**MATERIAL**

====================

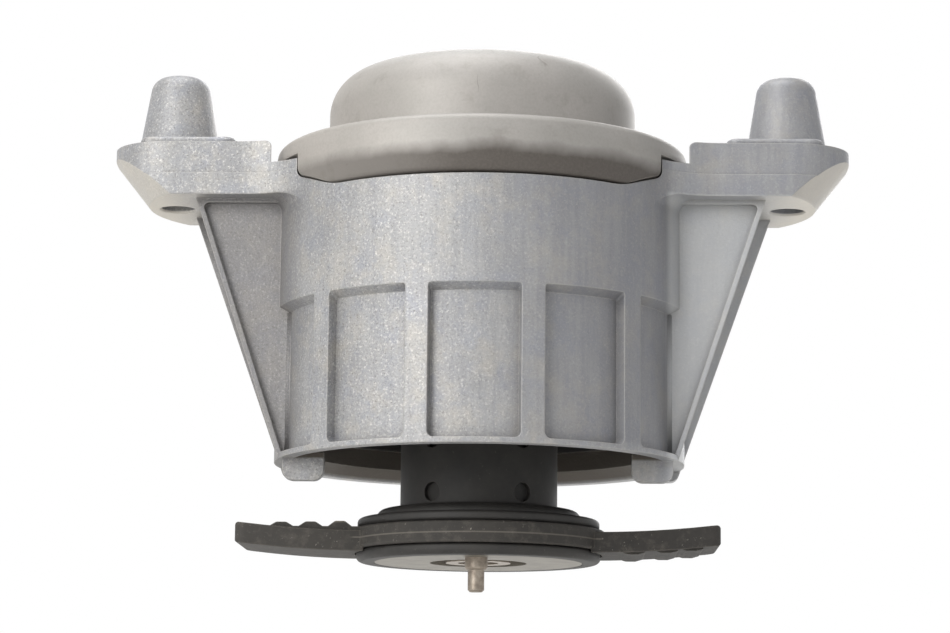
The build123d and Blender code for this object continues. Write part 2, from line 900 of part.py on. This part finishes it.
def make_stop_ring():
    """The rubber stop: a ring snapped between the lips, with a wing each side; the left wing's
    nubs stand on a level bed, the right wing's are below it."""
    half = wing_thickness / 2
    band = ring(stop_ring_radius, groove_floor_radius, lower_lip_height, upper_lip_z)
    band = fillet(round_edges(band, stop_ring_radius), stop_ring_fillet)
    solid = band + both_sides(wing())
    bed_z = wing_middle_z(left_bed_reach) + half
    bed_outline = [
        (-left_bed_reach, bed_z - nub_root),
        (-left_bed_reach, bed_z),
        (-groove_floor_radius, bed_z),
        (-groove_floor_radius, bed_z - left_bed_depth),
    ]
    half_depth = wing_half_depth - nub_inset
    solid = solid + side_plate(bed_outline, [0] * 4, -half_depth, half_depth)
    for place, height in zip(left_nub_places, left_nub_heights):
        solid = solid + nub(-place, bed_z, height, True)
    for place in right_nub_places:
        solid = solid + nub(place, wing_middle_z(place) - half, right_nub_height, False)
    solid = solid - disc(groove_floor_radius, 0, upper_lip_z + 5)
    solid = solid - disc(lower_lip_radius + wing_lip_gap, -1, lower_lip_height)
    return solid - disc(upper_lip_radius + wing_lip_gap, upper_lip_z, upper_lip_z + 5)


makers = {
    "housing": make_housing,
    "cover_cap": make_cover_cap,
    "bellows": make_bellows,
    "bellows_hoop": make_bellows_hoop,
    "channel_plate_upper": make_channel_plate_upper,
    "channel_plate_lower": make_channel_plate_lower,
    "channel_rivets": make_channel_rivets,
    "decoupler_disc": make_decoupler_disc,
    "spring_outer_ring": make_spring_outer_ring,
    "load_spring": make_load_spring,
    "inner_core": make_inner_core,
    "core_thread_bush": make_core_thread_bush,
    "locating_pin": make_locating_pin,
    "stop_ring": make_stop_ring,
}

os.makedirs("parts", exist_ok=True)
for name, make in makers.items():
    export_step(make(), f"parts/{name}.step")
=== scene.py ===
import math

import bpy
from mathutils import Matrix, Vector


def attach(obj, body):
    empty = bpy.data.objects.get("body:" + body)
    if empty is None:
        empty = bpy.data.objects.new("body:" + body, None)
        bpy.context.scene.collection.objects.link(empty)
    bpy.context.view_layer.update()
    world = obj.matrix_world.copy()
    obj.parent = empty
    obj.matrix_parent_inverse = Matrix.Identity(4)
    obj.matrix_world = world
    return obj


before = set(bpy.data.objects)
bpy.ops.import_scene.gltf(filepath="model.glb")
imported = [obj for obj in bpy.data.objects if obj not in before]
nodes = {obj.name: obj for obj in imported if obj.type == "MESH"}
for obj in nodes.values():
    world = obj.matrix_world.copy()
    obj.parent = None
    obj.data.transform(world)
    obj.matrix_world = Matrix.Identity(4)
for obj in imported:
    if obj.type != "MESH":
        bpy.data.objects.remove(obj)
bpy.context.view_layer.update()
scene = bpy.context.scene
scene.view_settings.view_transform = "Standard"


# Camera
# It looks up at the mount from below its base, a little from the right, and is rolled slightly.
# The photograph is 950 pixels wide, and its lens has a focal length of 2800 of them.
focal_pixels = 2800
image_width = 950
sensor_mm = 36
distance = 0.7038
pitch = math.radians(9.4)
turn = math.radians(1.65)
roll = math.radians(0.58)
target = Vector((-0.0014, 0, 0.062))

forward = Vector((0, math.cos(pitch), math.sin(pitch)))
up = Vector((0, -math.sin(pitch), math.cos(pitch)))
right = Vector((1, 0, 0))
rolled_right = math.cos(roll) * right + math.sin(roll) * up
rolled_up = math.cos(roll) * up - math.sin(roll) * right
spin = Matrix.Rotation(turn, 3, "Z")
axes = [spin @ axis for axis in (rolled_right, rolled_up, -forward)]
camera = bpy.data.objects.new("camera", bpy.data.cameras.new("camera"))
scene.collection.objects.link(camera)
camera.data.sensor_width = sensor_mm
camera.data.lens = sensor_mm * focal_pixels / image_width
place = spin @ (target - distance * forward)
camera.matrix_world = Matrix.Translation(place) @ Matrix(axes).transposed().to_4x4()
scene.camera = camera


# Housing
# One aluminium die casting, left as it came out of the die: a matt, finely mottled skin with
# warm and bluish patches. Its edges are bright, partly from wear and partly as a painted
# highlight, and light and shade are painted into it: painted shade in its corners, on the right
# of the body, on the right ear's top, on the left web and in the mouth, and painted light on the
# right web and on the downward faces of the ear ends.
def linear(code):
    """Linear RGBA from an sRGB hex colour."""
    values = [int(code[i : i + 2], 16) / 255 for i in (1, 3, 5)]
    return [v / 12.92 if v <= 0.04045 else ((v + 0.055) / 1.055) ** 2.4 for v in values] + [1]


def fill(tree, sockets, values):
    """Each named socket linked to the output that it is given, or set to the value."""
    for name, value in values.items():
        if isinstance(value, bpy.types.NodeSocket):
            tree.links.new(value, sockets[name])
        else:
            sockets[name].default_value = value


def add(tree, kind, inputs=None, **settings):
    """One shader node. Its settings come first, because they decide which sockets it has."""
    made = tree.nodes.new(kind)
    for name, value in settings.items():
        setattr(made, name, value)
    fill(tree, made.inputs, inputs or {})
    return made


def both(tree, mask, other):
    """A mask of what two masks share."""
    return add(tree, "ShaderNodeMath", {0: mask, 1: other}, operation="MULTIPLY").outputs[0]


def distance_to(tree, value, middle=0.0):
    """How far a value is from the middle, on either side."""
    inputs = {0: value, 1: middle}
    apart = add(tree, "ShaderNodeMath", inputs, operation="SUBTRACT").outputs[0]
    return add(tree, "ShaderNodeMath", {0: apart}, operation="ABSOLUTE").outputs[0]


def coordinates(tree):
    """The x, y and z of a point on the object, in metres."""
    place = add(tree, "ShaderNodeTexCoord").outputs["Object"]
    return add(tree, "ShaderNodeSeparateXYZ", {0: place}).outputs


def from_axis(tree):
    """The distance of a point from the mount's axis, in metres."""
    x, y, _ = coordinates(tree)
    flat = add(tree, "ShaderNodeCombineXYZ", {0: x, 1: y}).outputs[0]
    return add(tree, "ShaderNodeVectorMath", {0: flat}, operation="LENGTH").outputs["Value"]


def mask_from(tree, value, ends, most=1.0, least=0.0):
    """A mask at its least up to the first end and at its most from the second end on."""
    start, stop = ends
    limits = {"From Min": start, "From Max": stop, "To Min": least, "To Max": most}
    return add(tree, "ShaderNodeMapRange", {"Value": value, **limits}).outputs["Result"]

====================

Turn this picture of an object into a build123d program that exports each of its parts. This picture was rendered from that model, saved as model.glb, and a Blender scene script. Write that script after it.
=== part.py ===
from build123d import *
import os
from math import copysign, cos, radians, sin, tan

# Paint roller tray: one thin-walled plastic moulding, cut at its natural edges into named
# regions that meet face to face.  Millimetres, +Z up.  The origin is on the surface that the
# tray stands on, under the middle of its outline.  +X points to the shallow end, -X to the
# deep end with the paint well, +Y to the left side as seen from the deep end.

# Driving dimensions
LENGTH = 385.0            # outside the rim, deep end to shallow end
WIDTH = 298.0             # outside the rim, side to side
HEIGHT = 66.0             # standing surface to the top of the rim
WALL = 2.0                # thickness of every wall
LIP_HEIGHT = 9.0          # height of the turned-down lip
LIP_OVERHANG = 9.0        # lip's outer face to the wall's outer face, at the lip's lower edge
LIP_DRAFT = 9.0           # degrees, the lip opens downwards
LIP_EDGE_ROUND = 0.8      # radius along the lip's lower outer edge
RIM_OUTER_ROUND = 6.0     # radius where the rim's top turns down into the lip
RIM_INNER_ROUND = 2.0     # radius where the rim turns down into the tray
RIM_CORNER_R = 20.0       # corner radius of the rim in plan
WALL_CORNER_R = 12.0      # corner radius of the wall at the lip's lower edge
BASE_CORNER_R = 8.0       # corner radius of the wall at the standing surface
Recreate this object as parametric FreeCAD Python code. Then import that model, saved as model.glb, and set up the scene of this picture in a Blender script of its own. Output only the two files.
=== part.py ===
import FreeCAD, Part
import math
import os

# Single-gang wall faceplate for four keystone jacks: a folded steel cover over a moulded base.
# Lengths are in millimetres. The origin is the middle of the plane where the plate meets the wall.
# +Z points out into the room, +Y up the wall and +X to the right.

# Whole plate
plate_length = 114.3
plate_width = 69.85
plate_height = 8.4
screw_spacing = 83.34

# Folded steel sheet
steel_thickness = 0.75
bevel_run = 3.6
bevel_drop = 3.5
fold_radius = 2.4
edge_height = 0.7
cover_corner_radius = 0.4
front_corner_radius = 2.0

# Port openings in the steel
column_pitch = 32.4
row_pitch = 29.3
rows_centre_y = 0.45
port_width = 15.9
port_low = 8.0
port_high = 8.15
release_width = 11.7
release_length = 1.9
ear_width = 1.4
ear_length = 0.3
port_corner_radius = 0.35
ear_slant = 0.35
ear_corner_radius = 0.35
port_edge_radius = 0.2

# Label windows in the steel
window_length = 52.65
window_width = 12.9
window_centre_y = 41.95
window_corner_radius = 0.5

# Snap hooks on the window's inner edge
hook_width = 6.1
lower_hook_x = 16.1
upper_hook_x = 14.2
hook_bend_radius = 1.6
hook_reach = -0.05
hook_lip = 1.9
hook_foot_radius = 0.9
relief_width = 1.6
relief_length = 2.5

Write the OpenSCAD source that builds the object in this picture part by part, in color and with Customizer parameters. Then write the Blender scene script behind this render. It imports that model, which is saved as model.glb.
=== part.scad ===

====================

Select and copy every line of the listing with the word "MESH".

nodes = {obj.name: obj for obj in imported if obj.type == "MESH"}
    if obj.type != "MESH":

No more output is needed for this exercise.